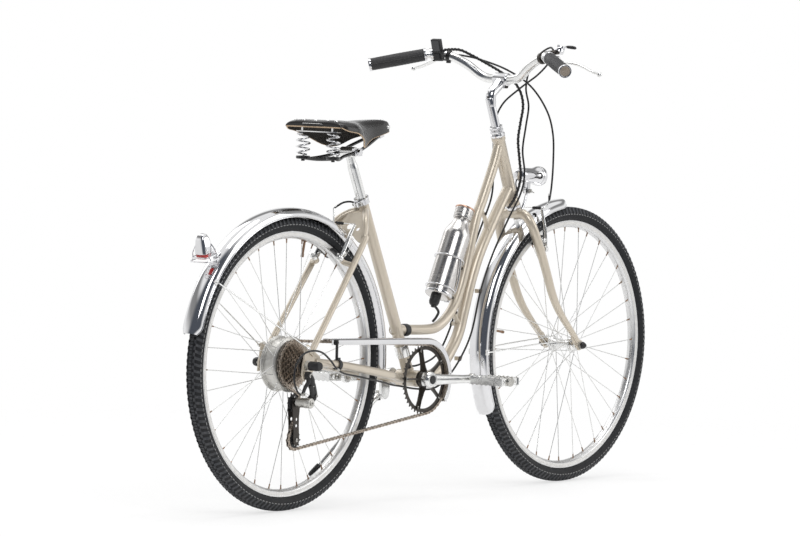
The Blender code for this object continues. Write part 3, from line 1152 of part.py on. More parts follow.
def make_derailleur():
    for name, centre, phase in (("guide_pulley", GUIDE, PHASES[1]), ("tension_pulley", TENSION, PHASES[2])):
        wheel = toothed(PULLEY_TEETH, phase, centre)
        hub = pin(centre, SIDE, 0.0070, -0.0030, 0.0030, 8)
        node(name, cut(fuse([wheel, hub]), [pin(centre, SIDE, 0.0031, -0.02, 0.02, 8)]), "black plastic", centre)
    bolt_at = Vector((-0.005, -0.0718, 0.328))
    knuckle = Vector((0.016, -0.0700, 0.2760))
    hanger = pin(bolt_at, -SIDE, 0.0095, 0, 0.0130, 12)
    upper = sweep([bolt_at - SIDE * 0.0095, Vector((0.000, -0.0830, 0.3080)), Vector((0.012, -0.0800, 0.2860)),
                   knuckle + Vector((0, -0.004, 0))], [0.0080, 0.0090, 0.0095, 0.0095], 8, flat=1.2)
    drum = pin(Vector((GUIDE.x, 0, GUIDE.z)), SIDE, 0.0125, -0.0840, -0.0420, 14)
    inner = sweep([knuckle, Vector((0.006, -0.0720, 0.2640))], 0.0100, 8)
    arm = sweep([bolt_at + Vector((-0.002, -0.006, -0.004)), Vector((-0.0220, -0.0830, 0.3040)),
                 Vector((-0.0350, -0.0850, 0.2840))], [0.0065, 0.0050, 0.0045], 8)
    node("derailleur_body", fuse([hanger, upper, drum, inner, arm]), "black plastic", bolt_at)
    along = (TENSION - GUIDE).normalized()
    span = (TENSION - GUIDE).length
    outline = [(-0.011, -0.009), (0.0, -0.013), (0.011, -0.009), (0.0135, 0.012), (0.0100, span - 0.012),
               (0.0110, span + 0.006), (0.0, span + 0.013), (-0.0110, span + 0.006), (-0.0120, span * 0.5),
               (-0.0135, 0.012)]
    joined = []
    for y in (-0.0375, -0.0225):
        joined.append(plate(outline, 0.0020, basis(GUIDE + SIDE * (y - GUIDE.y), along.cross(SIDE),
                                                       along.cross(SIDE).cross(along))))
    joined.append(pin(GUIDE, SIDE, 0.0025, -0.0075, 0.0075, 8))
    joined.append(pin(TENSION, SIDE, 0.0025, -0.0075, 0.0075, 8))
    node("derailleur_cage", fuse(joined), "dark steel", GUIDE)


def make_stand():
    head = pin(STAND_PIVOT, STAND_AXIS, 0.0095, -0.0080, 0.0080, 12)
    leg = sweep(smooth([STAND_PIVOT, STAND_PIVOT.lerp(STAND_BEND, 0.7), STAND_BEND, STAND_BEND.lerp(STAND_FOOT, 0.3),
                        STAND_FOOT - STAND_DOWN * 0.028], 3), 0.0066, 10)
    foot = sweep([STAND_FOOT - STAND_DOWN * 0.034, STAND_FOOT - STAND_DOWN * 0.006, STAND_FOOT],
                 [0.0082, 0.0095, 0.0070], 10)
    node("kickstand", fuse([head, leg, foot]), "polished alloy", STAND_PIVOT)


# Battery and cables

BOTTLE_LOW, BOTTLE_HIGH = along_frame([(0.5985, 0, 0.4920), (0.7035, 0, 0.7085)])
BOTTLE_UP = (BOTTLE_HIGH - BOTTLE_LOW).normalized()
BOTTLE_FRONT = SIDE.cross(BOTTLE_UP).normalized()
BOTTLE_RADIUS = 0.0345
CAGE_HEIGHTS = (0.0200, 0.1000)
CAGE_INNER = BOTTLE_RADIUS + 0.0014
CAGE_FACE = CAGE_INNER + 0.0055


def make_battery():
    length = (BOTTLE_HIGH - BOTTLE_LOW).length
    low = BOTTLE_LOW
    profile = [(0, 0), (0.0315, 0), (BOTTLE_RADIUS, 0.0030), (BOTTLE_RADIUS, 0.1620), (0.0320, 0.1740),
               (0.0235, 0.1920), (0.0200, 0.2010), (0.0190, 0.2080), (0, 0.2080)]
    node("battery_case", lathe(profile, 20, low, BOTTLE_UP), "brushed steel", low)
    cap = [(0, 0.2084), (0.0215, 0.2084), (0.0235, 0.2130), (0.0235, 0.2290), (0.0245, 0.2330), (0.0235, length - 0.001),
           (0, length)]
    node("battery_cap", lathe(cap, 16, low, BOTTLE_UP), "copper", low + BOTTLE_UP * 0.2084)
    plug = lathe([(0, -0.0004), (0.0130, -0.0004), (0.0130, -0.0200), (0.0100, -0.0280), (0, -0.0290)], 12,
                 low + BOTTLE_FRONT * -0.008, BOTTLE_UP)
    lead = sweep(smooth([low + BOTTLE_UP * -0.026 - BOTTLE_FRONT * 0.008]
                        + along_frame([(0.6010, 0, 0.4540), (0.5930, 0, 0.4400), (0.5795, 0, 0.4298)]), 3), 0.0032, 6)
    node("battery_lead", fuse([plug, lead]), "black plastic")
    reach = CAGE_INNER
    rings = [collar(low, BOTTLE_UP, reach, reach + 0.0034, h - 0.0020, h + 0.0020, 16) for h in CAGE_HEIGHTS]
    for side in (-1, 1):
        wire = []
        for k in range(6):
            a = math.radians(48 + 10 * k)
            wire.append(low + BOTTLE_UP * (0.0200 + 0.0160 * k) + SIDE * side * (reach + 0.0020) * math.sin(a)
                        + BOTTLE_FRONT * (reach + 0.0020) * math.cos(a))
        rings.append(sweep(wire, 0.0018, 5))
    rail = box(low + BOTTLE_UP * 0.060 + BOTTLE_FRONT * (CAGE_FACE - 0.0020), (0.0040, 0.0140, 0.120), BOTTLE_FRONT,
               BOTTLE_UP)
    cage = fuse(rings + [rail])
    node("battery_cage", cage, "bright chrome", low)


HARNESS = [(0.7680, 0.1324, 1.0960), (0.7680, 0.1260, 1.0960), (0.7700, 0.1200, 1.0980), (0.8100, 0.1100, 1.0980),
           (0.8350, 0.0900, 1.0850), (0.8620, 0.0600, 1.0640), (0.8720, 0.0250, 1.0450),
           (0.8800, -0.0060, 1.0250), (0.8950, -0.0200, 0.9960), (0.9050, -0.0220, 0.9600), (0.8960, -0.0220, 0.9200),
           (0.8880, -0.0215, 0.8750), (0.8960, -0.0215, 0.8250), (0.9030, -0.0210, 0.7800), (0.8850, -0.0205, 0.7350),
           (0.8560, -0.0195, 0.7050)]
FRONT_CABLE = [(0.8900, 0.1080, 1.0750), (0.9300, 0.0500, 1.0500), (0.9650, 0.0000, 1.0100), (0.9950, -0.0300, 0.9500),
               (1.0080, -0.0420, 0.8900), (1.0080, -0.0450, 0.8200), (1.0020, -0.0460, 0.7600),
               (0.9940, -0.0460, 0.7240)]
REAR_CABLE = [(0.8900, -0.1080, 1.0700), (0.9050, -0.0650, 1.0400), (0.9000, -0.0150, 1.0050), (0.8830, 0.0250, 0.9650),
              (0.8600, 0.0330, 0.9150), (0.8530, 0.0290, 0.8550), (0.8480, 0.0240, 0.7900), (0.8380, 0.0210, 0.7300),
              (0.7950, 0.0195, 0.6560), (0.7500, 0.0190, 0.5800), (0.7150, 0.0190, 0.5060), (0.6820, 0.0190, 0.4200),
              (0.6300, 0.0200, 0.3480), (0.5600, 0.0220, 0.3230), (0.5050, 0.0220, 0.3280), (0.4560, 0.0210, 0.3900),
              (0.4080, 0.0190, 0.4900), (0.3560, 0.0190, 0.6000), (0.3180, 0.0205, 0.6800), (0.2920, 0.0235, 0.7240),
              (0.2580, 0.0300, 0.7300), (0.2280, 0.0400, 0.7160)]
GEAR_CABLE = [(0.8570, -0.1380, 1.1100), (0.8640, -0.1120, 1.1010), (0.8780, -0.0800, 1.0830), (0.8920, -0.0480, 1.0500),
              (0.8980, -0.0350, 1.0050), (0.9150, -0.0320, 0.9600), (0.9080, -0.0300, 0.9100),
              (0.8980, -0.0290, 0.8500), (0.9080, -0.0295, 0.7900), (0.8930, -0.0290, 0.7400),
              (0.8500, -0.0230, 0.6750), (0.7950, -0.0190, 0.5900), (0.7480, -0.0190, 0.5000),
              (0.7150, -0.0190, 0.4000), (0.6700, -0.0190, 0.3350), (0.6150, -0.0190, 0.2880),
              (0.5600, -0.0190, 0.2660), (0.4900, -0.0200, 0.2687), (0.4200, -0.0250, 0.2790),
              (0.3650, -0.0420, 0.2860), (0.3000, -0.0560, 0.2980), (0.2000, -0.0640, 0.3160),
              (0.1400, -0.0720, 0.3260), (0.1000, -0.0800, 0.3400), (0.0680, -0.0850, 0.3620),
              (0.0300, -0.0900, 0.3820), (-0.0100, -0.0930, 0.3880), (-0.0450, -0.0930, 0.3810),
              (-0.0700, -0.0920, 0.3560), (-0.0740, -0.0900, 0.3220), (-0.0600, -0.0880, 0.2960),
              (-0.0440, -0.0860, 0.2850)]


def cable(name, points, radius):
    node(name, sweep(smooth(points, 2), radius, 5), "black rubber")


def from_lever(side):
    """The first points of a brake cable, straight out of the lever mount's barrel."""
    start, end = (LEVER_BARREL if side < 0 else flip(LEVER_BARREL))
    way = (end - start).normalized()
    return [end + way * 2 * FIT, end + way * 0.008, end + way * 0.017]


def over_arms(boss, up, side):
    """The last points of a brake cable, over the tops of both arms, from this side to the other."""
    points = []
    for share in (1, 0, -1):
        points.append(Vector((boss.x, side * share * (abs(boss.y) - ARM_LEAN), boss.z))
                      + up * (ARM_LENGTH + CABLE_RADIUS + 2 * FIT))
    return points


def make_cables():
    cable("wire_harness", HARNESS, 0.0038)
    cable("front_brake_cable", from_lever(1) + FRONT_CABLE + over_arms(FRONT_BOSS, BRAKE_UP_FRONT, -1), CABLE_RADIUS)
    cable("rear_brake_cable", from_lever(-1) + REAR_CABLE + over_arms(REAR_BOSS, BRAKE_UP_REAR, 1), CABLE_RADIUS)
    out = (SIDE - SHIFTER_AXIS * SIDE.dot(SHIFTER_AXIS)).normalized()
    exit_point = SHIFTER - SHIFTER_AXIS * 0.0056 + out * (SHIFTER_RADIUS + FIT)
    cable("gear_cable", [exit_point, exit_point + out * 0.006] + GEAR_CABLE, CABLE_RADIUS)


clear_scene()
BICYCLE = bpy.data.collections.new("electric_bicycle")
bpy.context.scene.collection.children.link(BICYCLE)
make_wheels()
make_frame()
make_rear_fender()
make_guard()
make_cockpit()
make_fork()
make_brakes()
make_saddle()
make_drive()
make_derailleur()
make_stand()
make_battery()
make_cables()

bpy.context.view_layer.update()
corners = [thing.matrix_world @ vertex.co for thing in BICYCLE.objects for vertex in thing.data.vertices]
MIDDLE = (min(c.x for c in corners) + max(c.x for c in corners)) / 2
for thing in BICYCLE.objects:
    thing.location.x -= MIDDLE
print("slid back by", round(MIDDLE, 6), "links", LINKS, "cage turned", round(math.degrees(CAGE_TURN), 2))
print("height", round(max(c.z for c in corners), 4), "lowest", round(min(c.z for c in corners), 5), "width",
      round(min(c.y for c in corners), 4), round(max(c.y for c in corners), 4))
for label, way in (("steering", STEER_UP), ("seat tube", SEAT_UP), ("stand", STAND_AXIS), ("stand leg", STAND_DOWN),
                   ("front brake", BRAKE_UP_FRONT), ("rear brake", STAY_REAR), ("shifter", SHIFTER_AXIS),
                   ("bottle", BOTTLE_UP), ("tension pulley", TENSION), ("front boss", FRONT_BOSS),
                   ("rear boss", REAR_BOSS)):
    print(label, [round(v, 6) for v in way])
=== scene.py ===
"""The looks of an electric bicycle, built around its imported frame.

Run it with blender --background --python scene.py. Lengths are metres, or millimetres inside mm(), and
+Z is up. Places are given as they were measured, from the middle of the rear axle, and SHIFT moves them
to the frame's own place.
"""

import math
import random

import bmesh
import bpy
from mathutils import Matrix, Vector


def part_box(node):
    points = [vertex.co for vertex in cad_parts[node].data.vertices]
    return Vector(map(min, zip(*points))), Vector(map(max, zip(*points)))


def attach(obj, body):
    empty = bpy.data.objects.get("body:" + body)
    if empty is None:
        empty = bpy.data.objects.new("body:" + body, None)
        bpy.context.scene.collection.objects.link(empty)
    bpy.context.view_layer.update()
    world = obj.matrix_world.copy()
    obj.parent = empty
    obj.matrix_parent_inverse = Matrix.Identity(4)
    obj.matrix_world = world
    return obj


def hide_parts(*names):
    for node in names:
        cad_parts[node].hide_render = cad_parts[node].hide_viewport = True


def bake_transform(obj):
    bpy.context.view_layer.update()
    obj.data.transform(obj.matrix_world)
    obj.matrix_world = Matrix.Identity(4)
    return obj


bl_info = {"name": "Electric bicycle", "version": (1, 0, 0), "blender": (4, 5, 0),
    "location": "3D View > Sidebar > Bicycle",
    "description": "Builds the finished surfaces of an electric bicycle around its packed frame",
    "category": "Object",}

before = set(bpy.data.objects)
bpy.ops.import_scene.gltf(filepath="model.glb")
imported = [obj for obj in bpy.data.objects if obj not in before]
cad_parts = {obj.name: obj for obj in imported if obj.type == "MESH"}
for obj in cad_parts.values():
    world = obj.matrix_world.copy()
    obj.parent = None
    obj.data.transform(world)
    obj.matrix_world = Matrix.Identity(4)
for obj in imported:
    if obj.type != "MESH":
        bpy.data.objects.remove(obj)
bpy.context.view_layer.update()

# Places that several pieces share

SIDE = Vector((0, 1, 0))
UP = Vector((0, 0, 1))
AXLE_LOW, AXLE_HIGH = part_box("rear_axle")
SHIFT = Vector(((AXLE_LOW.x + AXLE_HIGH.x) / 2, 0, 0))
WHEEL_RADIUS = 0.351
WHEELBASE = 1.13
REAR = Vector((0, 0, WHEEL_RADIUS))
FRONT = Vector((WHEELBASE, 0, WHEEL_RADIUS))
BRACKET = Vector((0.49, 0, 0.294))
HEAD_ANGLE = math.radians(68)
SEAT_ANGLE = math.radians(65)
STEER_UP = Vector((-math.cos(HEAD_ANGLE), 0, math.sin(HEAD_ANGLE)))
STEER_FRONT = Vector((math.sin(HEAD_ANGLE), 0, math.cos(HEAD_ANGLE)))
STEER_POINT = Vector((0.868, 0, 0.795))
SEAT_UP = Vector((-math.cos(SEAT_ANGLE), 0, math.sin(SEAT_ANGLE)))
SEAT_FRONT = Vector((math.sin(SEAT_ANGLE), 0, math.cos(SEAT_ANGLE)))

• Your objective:
Extract the lines from the line with "for label, way" through the line with "its imported frame.". Keep both of those lines, copy everything exactly, and add nothing.

• Output for this task:
for label, way in (("steering", STEER_UP), ("seat tube", SEAT_UP), ("stand", STAND_AXIS), ("stand leg", STAND_DOWN),
                   ("front brake", BRAKE_UP_FRONT), ("rear brake", STAY_REAR), ("shifter", SHIFTER_AXIS),
                   ("bottle", BOTTLE_UP), ("tension pulley", TENSION), ("front boss", FRONT_BOSS),
                   ("rear boss", REAR_BOSS)):
    print(label, [round(v, 6) for v in way])
=== scene.py ===
"""The looks of an electric bicycle, built around its imported frame.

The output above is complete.